U.S. social policies helped keep child poverty rates from climbing during Great Recession

David Rothwell

CPHHS Assistant Professor David Rothwell

Social policies enacted in the United States during the Great Recession appear to have kept child poverty rates stable during a critical period when such programs were most needed because of a struggling economy, according to a new study.

The 2008-09 recession offers a valuable window to study the impact of important safety net programs such as unemployment, welfare, food stamps and tax credits, says David Rothwell, an assistant professor in OSU’s College of Public Health and Human Sciences and the study’s lead author.

“If nothing had been done during these years, poverty would have increased a lot because wages were down so much during that time,” David says. “These policies offset what otherwise would likely have been a five percent increase in child poverty rates during that period.”

The findings were published in the latest issue of the Journal of Marriage and Family. The study’s co-author is Annie McEwen of Carleton University in Ottawa, Ontario, Canada.

David studies poverty and its impact on families and children. Experiencing poverty in childhood can have lifetime impacts for those children; past research has shown that children who grow up in poverty are more likely to struggle in school, earn less money throughout life; and experience family instability as adults.

“There are long-term economic benefits to investing in economic security for families with young children,” David says.

The goal of the most recent study was to better understand how public policy efforts impacted poverty rates during the recession, specifically for children living in unmarried households, where the head of the household is not married. Children in these unmarried households are at a greater risk of poverty, and that risk increases during times of economic turmoil.

In addition, the number of children living in unmarried households has risen dramatically over the last few decades, but many common social welfare policies were developed as part of the New Deal in response to the Great Depression in the 1930s or in the 1960s as part of the Great Society, when most children lived in married families.

“Family life has changed so much. We wanted to better understand how different policies affect different types of family households,” he says. “It’s also important for policymakers to understand how our existing social welfare programs are affecting today’s families. The safety net is really thin.”

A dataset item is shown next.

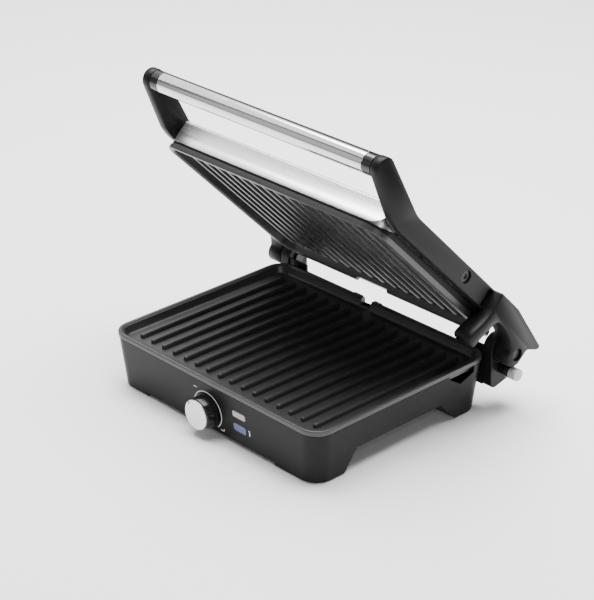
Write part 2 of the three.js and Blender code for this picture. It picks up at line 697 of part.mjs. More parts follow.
for (const [side, sign] of SIDES) {
  bracketScrews.forEach(([x, z], i) => {
    const front = BRACKET_Y + BRACKET_T + FIT;
    const screw = join(
      rod('y', SCREW_HEAD_R, front, front + SCREW_HEAD_H, [sign * x, z], 16),
      rod('y', SCREW_R, -bellyFrontY - WALL, front + TUCK, [sign * x, z], 12),
    );
    piece(`bracket_screw_${side}_${i + 1}`, screw, PLAIN_STEEL, base);
  });
}

const recessIn = ROOT_OUT - PIN_HEAD_R;                // floor of the recess round the pin's head
function hingePin() {
  const centre = [HINGE_Y, HINGE_Z];
  return join(
    rod('x', PIN_R, POST_IN - FIT - TUCK, recessIn + TUCK, centre),
    rod('x', PIN_HEAD_R, recessIn + FIT, recessIn + FIT + 3, centre),
    rod('x', PIN_R + 1.5, POST_IN - FIT - 2.5, POST_IN - FIT, centre),
  );
}

piece('hinge_pin_left', mirrored(hingePin(), 'x'), BLACK_STEEL, base);
piece('hinge_pin_right', hingePin(), BLACK_STEEL, base);

piece('release_button', cut(
  rod('x', BUTTON_R, buttonIn, buttonOut, release),
  rod('x', SLEEVE_R + FIT, 0, buttonWeb, release),
  rod('x', STEM_R + FIT, 0, buttonOut - 3, release, 16),
), GREY_PLASTIC, base);

piece('release_pin', join(
  rod('x', STEM_R, POST_IN - FIT - 2, buttonOut - 3 - FIT, release),
  rod('x', SLEEVE_R, POST_IN - FIT - 3, POST_IN - FIT, release),
), PLAIN_STEEL, base);

function coil(from, to, radius, wire, turns) {
  const points = [];
  const steps = turns * 8;
  for (let i = 0; i <= steps; i += 1) {
    const a = 2 * Math.PI * turns * i / steps;
    points.push(new THREE.Vector3(
      from + (to - from) * i / steps, radius * Math.cos(a), radius * Math.sin(a)));
  }
  const section = new THREE.Shape();
  section.absarc(0, 0, wire, 0, 2 * Math.PI);
  return new THREE.ExtrudeGeometry(section, {
    steps,
    bevelEnabled: false,
    extrudePath: new THREE.CatmullRomCurve3(points),
    curveSegments: 3,
  });
}

piece('release_spring', solid(coil(pocketIn + FIT + SPRING_WIRE, buttonWeb - FIT - SPRING_WIRE,
  SPRING_R, SPRING_WIRE, SPRING_TURNS).translate(0, HINGE_Y, BUTTON_Z)), PLAIN_STEEL, base);

// ---------------------------------------------------------------- arms and handle

const handleCentre = [-HANDLE_REACH, HANDLE_UP];

// Where a line from a point touches a circle, on its upper or lower side seen from the point.
function touch([py, pz], [cy, cz], radius, side) {
  const reach = Math.hypot(py - cy, pz - cz);
  const angle = Math.atan2(pz - cz, py - cy) + side * Math.acos(radius / reach);
  return angle;
}

function armOutline() {
  const upper = touch([-ARM_BEND, ARM_TOP], handleCentre, ARM_END_R, 1);
  const lowerStart = [-ARM_BEND - 28, ARM_BOTTOM + 3];
  const lower = touch(lowerStart, handleCentre, ARM_END_R, -1);
  const outline = new THREE.Shape();
  outline.moveTo(-60, ARM_BOTTOM);
  outline.lineTo(-60, ARM_TOP);
  outline.lineTo(-ARM_BEND + 6, ARM_TOP);
  const rise = -6 * Math.tan(upper - Math.PI / 2);
  outline.quadraticCurveTo(-ARM_BEND, ARM_TOP, -ARM_BEND - 6, ARM_TOP + rise);
  outline.absarc(handleCentre[0], handleCentre[1], ARM_END_R, upper, lower, false);
  outline.lineTo(lowerStart[0], lowerStart[1]);
  outline.quadraticCurveTo(-ARM_BEND - 18, ARM_BOTTOM, -ARM_BEND - 6, ARM_BOTTOM);
  return outline;
}

// Root of the arm: the ear round the pin with its tail, and on the right a skirt in front.
function rootOutline(withSkirt) {
  const outline = polygon([[-35, ARM_TOP - 0.5], [-69, ARM_TOP]]);
  outline.quadraticCurveTo(-71, ARM_TOP, -71, ARM_TOP - 2);
  if (withSkirt) {
    outline.lineTo(-70, 18);
    outline.quadraticCurveTo(-70, 8, -76, -5);
    outline.quadraticCurveTo(-80, -13, -80, -18);
    outline.quadraticCurveTo(-79, -24, -70, -24);
    outline.quadraticCurveTo(-66, -24, -65.5, -19);
    outline.quadraticCurveTo(-64, -10, -57, 6);
    outline.quadraticCurveTo(-54.5, 11.5, -49, 11.5);
  } else {
    outline.lineTo(-70.5, 16);
    outline.quadraticCurveTo(-70, ARM_BOTTOM - 0.5, -66, ARM_BOTTOM - 0.5);
  }
  outline.lineTo(-37, 10.5);
  outline.quadraticCurveTo(-18, 6.5, -12.5, -2);
  outline.absarc(-1.5, -3, 11, Math.PI, 2 * Math.PI);
  outline.lineTo(10, 7);
  outline.quadraticCurveTo(10.4, 10.5, 14, 12.2);
  outline.lineTo(24.8, 17.3);
  outline.quadraticCurveTo(28, 20, 25.5, 22.8);
  return outline;
}

function skirtOutline() {
  const outline = polygon([[-70, 18], [-70, -2], [-74, -8]]);
  outline.quadraticCurveTo(-78, -15, -78, -19);
  outline.quadraticCurveTo(-77, -22.5, -70, -22.5);
  outline.quadraticCurveTo(-67.5, -22, -67, -18);
  outline.quadraticCurveTo(-64, -8, -58, 6);
  outline.lineTo(-58, 18);
  return outline;
}

const pivot = [-PIVOT_BACK, PIVOT_UP];
const armOut = ARM_IN + ARM_T;
const PIVOT_RECESS = 4;
const PIVOT_HEAD_T = 1.8;
const PIVOT_SOCKET_R = 3;
const PIVOT_HEAD_R = 6;
const STEP_POCKET = 7.5;

function armSolid(withSkirt) {
  let body = join(
    extrude(armOutline(), 'x', ARM_IN, armOut, EDGE, 5),
    extrude(rootOutline(withSkirt), 'x', ROOT_IN, ROOT_OUT, EDGE, 4),
  );
  if (withSkirt) {
    body = body.add(extrude(skirtOutline(), 'x', SKIRT_IN, ROOT_IN + 2 * EDGE, 0, 4));
  }
  const pocket = polygon([[-79, ARM_TOP - 2], [-79, 14], [-73, 14], [-71.2, ARM_TOP - 2]]);
  return cut(
    body,
    extrude(pocket, 'x', armOut - STEP_POCKET, armOut + FIT),
    rod('x', PIN_R + RUN, 0, PLATE_W, [0, 0]),
    rod('x', PIN_HEAD_R + 2 * FIT, recessIn, PLATE_W, [0, 0]),
    rod('x', PIVOT_R + FIT, 0, PLATE_W, pivot),
    rod('x', PIVOT_HEAD_R + 2 * FIT, armOut - PIVOT_RECESS, PLATE_W, pivot),
  );
}

function handleBoss() {
  return join(
    rod('x', ARM_END_R - 2 * FIT, HANDLE_HALF + FIT, ARM_IN - FIT, handleCentre, 32),
    rod('x', HANDLE_R - HANDLE_WALL - FIT, HANDLE_HALF - 10, HANDLE_HALF + FIT + TUCK, handleCentre, 32),
  );
}

function pivotScrew() {
  const seat = armOut - PIVOT_RECESS + FIT;
  return cut(
    join(
      rod('x', PIVOT_R, sideInner - BOSS_L + TUCK, seat + TUCK, pivot),
      rod('x', PIVOT_HEAD_R, seat, seat + PIVOT_HEAD_T, pivot),
    ),
    rod('x', PIVOT_SOCKET_R, seat + PIVOT_HEAD_T / 3, armOut, pivot, 6),
  );
}

const lidHalfW = PLATE_W / 2 - LID_SET;
const sideInner = lidHalfW - COVER_WALL - FIT;         // outer face of the pivot bosses

piece('arm_left', mirrored(armSolid(false), 'x'), BLACK_PLASTIC, arms);
piece('arm_right', armSolid(true), BLACK_PLASTIC, arms);
piece('handle_boss_left', mirrored(handleBoss(), 'x'), GLOSS_PLASTIC, arms);
piece('handle_boss_right', handleBoss(), GLOSS_PLASTIC, arms);
piece('pivot_screw_left', mirrored(pivotScrew(), 'x'), BLACK_STEEL, arms);
piece('pivot_screw_right', pivotScrew(), BLACK_STEEL, arms);

piece('handle_tube', cut(
  rod('x', HANDLE_R, -HANDLE_HALF, HANDLE_HALF, handleCentre, 32),
  rod('x', HANDLE_R - HANDLE_WALL, -PLATE_W, PLATE_W, handleCentre, 32),
), POLISHED_STEEL, arms);

// ---------------------------------------------------------------- lid

const lid = new THREE.Group();
arms.add(lid);

piece('upper_grill_plate', mirrored(plateSolid, 'z'), PLATE_COATING, lid).position
  .set(0, LID_MID, LID_GAP);
piece('upper_heating_element', rodSolid, PLAIN_STEEL, lid).position
  .set(0, LID_MID, LID_GAP + ROD_BELOW);
piece('upper_reflector', mirrored(traySolid, 'z'), ALUMINIUM, lid).position
  .set(0, LID_MID, LID_GAP + REFLECTOR_BELOW);

const lidR = PLATE_R - LID_SET;
const lidFront = LID_MID - PLATE_D / 2 + LID_SET;
const lidRear = LID_MID + PLATE_D / 2 - LID_SET;
const frameBottom = LID_GAP + RIM_H + FIT;
const RISE_FROM = 6;                                   // where the frame's top starts to rise
const RISE_TO = 24;

function lidPrism(shrink, z0, z1) {
  const outline = roundedRect(PLATE_W - 2 * LID_SET - 2 * shrink, PLATE_D - 2 * LID_SET - 2 * shrink,
    lidR - shrink);
  return extrude(outline, 'z', z0, z1).translate([0, LID_MID, 0]);
}

function lidFrame() {
  const profile = polygon([
    [lidFront - FIT, frameBottom],
    [lidRear + FIT, frameBottom],
    [lidRear + FIT, FRAME_SIDE],
    [lidFront + RISE_TO, FRAME_SIDE],
    [lidFront + RISE_FROM, FRAME_FRONT],
    [lidFront - FIT, FRAME_FRONT],
  ]);
  const opening = extrude(roundedRect(PLATE_W - 2 * RIM_T + 2 * FIT, PLATE_D - 2 * RIM_T + 2 * FIT,
    PLATE_R - RIM_T + FIT), 'z', 0, LID_TOP).translate([0, LID_MID, 0]);
  return lidPrism(0, 0, LID_TOP).intersect(extrude(profile, 'x', -PLATE_W, PLATE_W)).subtract(opening);
}

piece('lid_frame', lidFrame(), BLACK_PLASTIC, lid);

// Side profile of the lid's skin, or of the room inside it when shrink is a wall thickness.
function coverOutline(shrink) {
  const low = shrink > 0 ? 0 : FRAME_SIDE + FIT;
  const frontLow = shrink > 0 ? 0 : FRAME_FRONT + FIT;
  const top = LID_TOP - shrink;
  const front = lidFront + shrink;
  const rear = lidRear - shrink;
  const outline = new THREE.Shape();
  outline.moveTo(front, frontLow);
  if (shrink > 0) {
    outline.lineTo(front, FRAME_FRONT);
  }
  outline.quadraticCurveTo(front + SCOOP_BACK * 0.8, 16, front + SCOOP_BACK, top - 3);
  outline.quadraticCurveTo(front + SCOOP_BACK, top, front + SCOOP_BACK + 3, top);
  outline.lineTo(rear - 45, top);
  outline.quadraticCurveTo(rear - 12, top - 1, rear - 3, 22 - shrink);
  outline.quadraticCurveTo(rear, 20 - shrink, rear, 18 - shrink);
  outline.lineTo(rear, low);
  if (shrink === 0) {
    outline.lineTo(lidFront + RISE_TO, low);
    outline.lineTo(lidFront + RISE_FROM, frontLow);
  }
  return outline;
}

const skin = lidPrism(0, 0, LID_TOP + FIT)
  .intersect(extrude(coverOutline(0), 'x', -PLATE_W, PLATE_W));
const room = lidPrism(COVER_WALL, 0, LID_TOP + FIT)
  .intersect(extrude(coverOutline(COVER_WALL), 'x', -PLATE_W, PLATE_W));
piece('lid_cover', cut(skin, room, rod('x', PIVOT_R + FIT, -PLATE_W, PLATE_W, pivot)), BRUSHED_STEEL, lid);

function pivotBoss() {
  const footIn = PLATE_W / 2 - RIM_T + 2 * FIT;
  return cut(
    join(
      rod('x', BOSS_R, sideInner - BOSS_L, sideInner, pivot),
      box(footIn, sideInner, -PIVOT_BACK - BOSS_R, -PIVOT_BACK + BOSS_R, FRAME_SIDE + FIT, PIVOT_UP),
    ),
    rod('x', PIVOT_R + RUN, 0, PLATE_W, pivot),
  );
}

piece('pivot_boss_left', mirrored(pivotBoss(), 'x'), ALUMINIUM, lid);
piece('pivot_boss_right', pivotBoss(), ALUMINIUM, lid);

// ---------------------------------------------------------------- origin

// The origin is the middle of the bounding box's floor.
const group = new THREE.Group();
group.name = 'panini_press';
group.add(press);
group.updateMatrixWorld(true);
const bounds = new THREE.Box3().setFromObject(press, true);
const centre = bounds.getCenter(new THREE.Vector3());
press.position.set(-centre.x, -centre.y, -bounds.min.z);
group.updateMatrixWorld(true);

export default group;
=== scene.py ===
"""Panini press: a contact grill with a floating steel lid, two side arms and a tube handle."""

import sys

import json
import math

import bmesh
import bpy
from bpy.props import (
    FloatProperty,
    FloatVectorProperty,
    IntProperty,
    PointerProperty,
)
from mathutils import Matrix, Vector
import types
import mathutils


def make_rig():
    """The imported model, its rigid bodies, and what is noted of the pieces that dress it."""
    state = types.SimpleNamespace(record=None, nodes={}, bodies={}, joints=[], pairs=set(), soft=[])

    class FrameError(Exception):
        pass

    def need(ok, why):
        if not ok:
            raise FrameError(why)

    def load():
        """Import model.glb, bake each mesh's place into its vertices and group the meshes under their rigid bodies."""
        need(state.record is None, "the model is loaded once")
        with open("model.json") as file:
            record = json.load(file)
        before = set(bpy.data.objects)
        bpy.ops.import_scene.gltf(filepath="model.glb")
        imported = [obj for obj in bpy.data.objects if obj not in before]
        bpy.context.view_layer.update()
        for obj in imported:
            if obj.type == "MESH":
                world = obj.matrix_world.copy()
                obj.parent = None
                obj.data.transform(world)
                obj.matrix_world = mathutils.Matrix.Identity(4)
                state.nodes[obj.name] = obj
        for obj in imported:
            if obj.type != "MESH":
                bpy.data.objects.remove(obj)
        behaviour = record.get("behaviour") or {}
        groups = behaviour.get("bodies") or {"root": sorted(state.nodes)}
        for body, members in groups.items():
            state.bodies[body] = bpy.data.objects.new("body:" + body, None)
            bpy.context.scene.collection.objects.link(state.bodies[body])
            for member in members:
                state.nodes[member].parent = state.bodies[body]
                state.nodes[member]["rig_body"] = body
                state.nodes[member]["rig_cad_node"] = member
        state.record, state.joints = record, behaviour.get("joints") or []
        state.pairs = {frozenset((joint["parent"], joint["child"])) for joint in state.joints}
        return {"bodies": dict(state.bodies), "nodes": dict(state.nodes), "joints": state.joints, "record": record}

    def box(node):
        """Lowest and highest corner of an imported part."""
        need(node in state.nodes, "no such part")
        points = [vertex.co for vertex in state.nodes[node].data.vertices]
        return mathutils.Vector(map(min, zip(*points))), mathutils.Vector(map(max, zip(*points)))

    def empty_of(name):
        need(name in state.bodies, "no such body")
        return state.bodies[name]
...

For the study, David analyzed child poverty rates in the U.S. and four countries with similar demographics and legal traditions: the United Kingdom, Ireland, Canada and Australia. Between 2007 and 2010, child poverty declined in Canada and the United Kingdom; increased in Australia and Ireland; and remained unchanged in the United States.

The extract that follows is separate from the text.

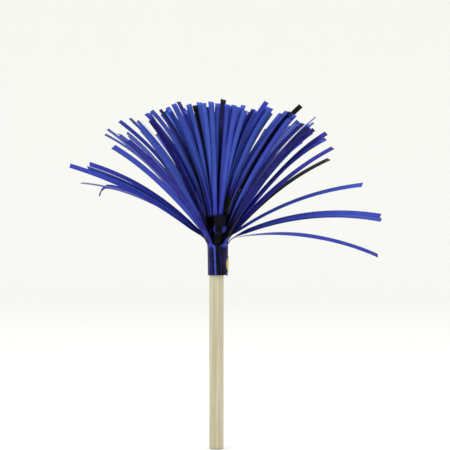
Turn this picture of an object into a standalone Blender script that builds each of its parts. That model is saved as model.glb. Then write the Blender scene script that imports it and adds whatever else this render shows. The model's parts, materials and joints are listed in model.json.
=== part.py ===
"""A cheer pom pom on a wooden stick: fringed metallic film wound round the stick's top end.

Frame: the origin is the centre of the stick's bottom end, +Z runs up the stick, +X is the thick
side of the film winding, where the sticker seals it, and +Y is the back, where the staples are.
"""
from math import cos, inf, pi, radians, sin, sqrt, tan

import bmesh
import bpy
from mathutils import Matrix, Vector

MM = 0.001

# The stick, a standard half-inch dowel
DOWEL_DIAMETER = 12.7 * MM
DOWEL_LENGTH = 203.2 * MM
DOWEL_CHAMFER = 0.5 * MM

# The collar: the uncut headers of three fringed film sheets, wound one over the other
GAP = 0.3 * MM
COLLAR_BOTTOM = 154.7 * MM
COLLAR_TOP = 181.1 * MM
COLLAR_TAPER = 0.4 * MM
MIDDLE_RADIUS = 8.15 * MM
MIDDLE_OFFSET = 0.5 * MM
OUTER_RADIUS = 9.4 * MM
OUTER_OFFSET = 1.2 * MM

# The innermost header stands past the stick's end and opens into the throat of the pom
THROAT_WALL = 0.35 * MM
THROAT_TOP = 207.0 * MM
THROAT_FLARE = 2.6 * MM
THROAT_RINGS = 8

# The round sticker that seals the film's loose end
STICKER_DIAMETER = 14.3 * MM
STICKER_THICKNESS = 0.25 * MM
STICKER_HEIGHT = 164.5 * MM

# The staples that fix the headers to the stick
STAPLE_WIRE = 0.5 * MM
STAPLE_CROWN = 9.0 * MM
STAPLE_LEG = 6.0 * MM
STAPLE_CORNER = 0.5 * MM
STAPLES = {"staple_lower": (100, 163.0 * MM), "staple_upper": (80, 174.5 * MM)}

# The streamers: 3/16 inch wide, the film drawn thicker than it is
STREAMER_WIDTH = 4.76 * MM
STREAMER_LENGTH = 147 * MM
FILM = 0.2 * MM
ROOT_WIDTH = 3.0 * MM
ROOT_HEIGHT = 2.0 * MM
ROOT_LIFT = 0.8 * MM
GATHERED_LENGTH = 26 * MM
BEND_LENGTH = 12 * MM

# How many sections a streamer is drawn with, and how much closer they stand near its root
STREAMER_STEPS = 8
STEP_POWER = 1.3

# How far a streamer droops between its root's bend and its tip, in degrees, what is added where
# it points left or right, and how much of the droop comes before it leans by its chord's angle
DROOP = 17
SIDEWAYS_DROOP = 8
SIDEWAYS_POWER = 1.5
DROOP_BEFORE_CHORD = 0.4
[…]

Changes in income accounted for the decline in Canada and the increases in Australia and Ireland. In contrast, changes to the social safety net offset a potential increase in poverty in the United States and were associated with poverty reductions in the United Kingdom.

The findings indicate that existing or enhanced social welfare programs such as the American Recovery and Reinvestment Act of 2009 were able to offset impacts of wage declines during that period in the U.S., and policies had a similar effect in the United Kingdom. Though it is difficult to make comparisons from country to country, because each country experienced the recession differently, the findings highlight how investments in social welfare programs during that period affected child poverty rates in each country, David says.

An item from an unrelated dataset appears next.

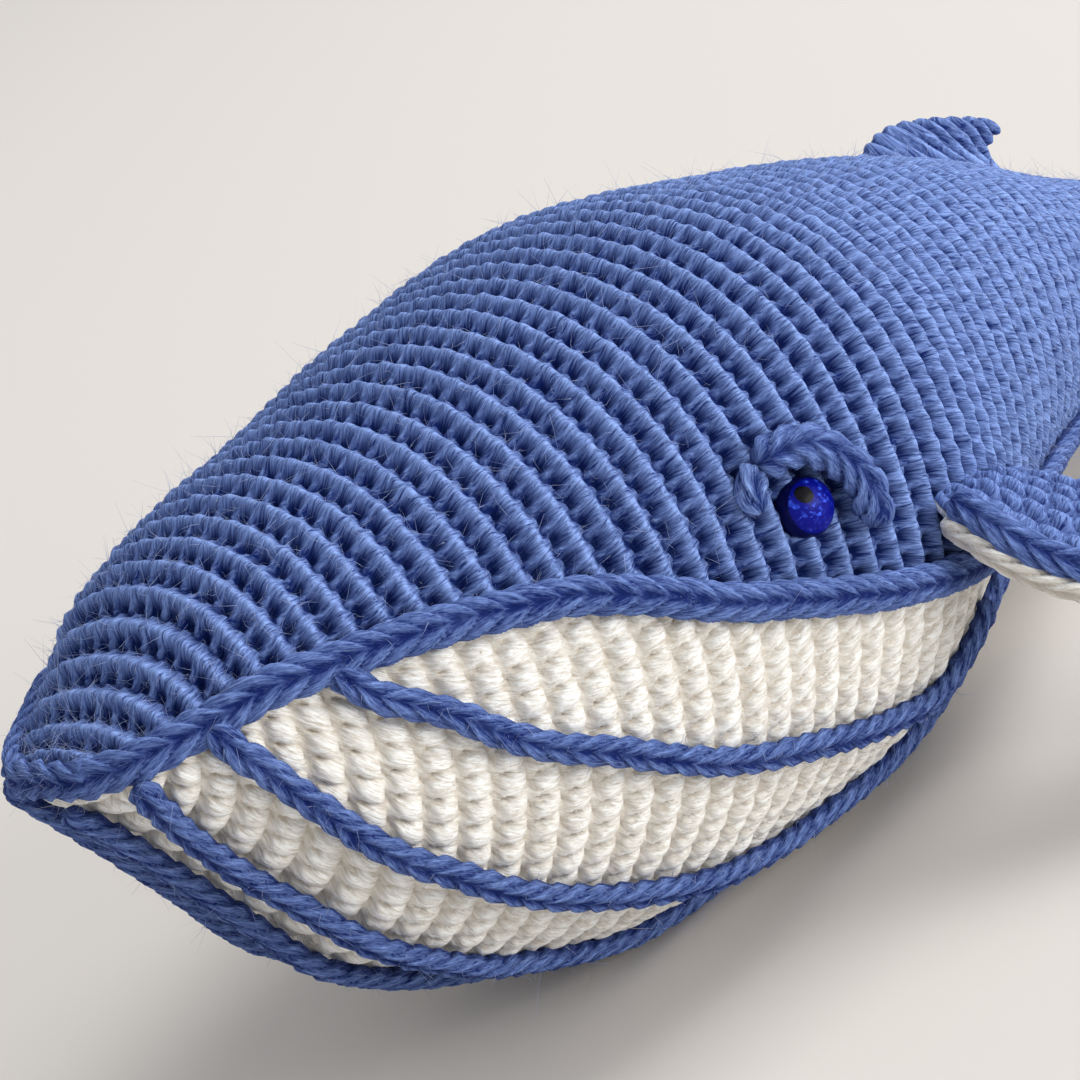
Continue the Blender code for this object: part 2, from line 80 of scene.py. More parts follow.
def camera_axes(yaw, pitch, roll):
    """Right, up and forward of a camera turned by yaw and pitch, then rolled about its view."""
    forward = Vector((math.cos(pitch) * math.cos(yaw), math.cos(pitch) * math.sin(yaw), math.sin(pitch)))
    right = Vector((math.sin(yaw), -math.cos(yaw), 0))
    up = right.cross(forward)
    turned_right = right * math.cos(roll) + up * math.sin(roll)
    return turned_right, up * math.cos(roll) - right * math.sin(roll), forward


def new_object(name, data):
    """Object made from some data and put in the scene."""
    thing = bpy.data.objects.new(name, data)
    bpy.context.scene.collection.objects.link(thing)
    return thing


right, up, forward = camera_axes(*CAMERA_TURN)
camera_data = bpy.data.cameras.new("view")
camera_data.sensor_width = SENSOR
camera_data.lens = SENSOR * FOCAL_SHARE
camera_data.clip_start = 0.01
camera = new_object("view", camera_data)
spin = Matrix((right, up, -forward)).transposed().to_4x4()
camera.matrix_world = REST @ Matrix.Translation(CAMERA_PLACE) @ spin
bpy.context.scene.camera = camera
print("camera at", [round(c, 3) for c in camera.matrix_world.translation])

# %% [markdown]
# The body is a stack of cross-sections. For each share of the length a table gives the top, the
# bottom, the seam and the half width, read along a smooth curve. A section is a rounded box: a
# circle whose sine and cosine are raised to a power a little under one.

# %% The body's shape
BODY_LENGTH = 305 * MM
BODY_HEIGHT = 103.7 * MM
BODY_HALF_WIDTH = 55.2 * MM
NOSE_DOME = 2 * MM
TAIL_DOME = 5 * MM
BODY = np.array([
    (0.000, 0.590, 0.537, 0.568, 0.137), (0.013, 0.615, 0.506, 0.575, 0.249),
    (0.040, 0.685, 0.420, 0.593, 0.350), (0.072, 0.767, 0.308, 0.613, 0.452),
    (0.118, 0.819, 0.155, 0.614, 0.579), (0.190, 0.871, 0.058, 0.593, 0.746),
    (0.282, 0.948, 0.000, 0.490, 0.909), (0.400, 1.000, 0.028, 0.405, 1.000),
    (0.525, 0.961, 0.155, 0.377, 0.792), (0.656, 0.872, 0.303, 0.391, 0.551),
    (0.770, 0.752, 0.366, 0.384, 0.362), (0.885, 0.646, 0.357, 0.337, 0.263),
    (1.000, 0.530, 0.328, 0.281, 0.199)])
SIDES = (("left", -1), ("right", 1))
UPPER_POWER = 2.2
LOWER_POWER = 1.98
BELLY_FLOOR = 3.28 * MM
GROUND_GAP = 0.3 * MM


def smooth(places, values, at):
    """Cubic curve through values at places, with a flat slope wherever the values turn back."""
    slopes = np.diff(values) / np.diff(places)
    before, after = slopes[:-1], slopes[1:]
    total = np.where(before * after > 0, before + after, 1)
    inner = np.where(before * after > 0, 2 * before * after / total, 0)
    bends = np.concatenate([slopes[:1], inner, slopes[-1:]])
    at = np.clip(at, places[0], places[-1])
    i = np.clip(np.searchsorted(places, at, side="right") - 1, 0, len(places) - 2)
    width = places[i + 1] - places[i]
    t = (at - places[i]) / width
    return ((1 + 2 * t) * (1 - t) ** 2 * values[i] + t * (1 - t) ** 2 * width * bends[i]
            + t * t * (3 - 2 * t) * values[i + 1] + t * t * (t - 1) * width * bends[i + 1])


def columns(table, at):
    """The other columns of a table, each read along a smooth curve at a value of the first."""
    return [smooth(table[:, 0], column, at) for column in table.T[1:]]


def section(share):
    """Middle height, half height, half width and seam height at a share of the length."""
    top, bottom, seam, width = columns(BODY, share)
    return ((top + bottom) / 2 * BODY_HEIGHT, (top - bottom) / 2 * BODY_HEIGHT,
            width * BODY_HALF_WIDTH, seam * BODY_HEIGHT)


def powered(value, power):
    """A value raised to a power with its sign kept."""
    return np.sign(value) * np.abs(value) ** power


def unit(vectors):
    """The same directions with length one."""
    return vectors / np.linalg.norm(vectors, axis=-1, keepdims=True)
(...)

“This cross-national research helps us understand the magnitude of the role policy plays in protecting children and families most at risk,” he says. “The U.S was hit hard by the recession, but the social welfare policies used during those years were effective in halting what would’ve been a troubling increase in child poverty.”

Further research is needed to understand how the post-recession recovery has affected poverty rates. Some countries, including the U.S., have since scaled back their recession-era social welfare programs or let short-term programs expire, David says. Researchers also would like to better understand which social programs – welfare, food assistance, tax credits or other benefits – had the most impact on families.

During the most recent recession, the social welfare system lifted many vulnerable families above poverty. To reduce poverty in the long run, it’s important to make sure families are accessing eligible benefits and to consider increasing the adequacy of existing programs, David says.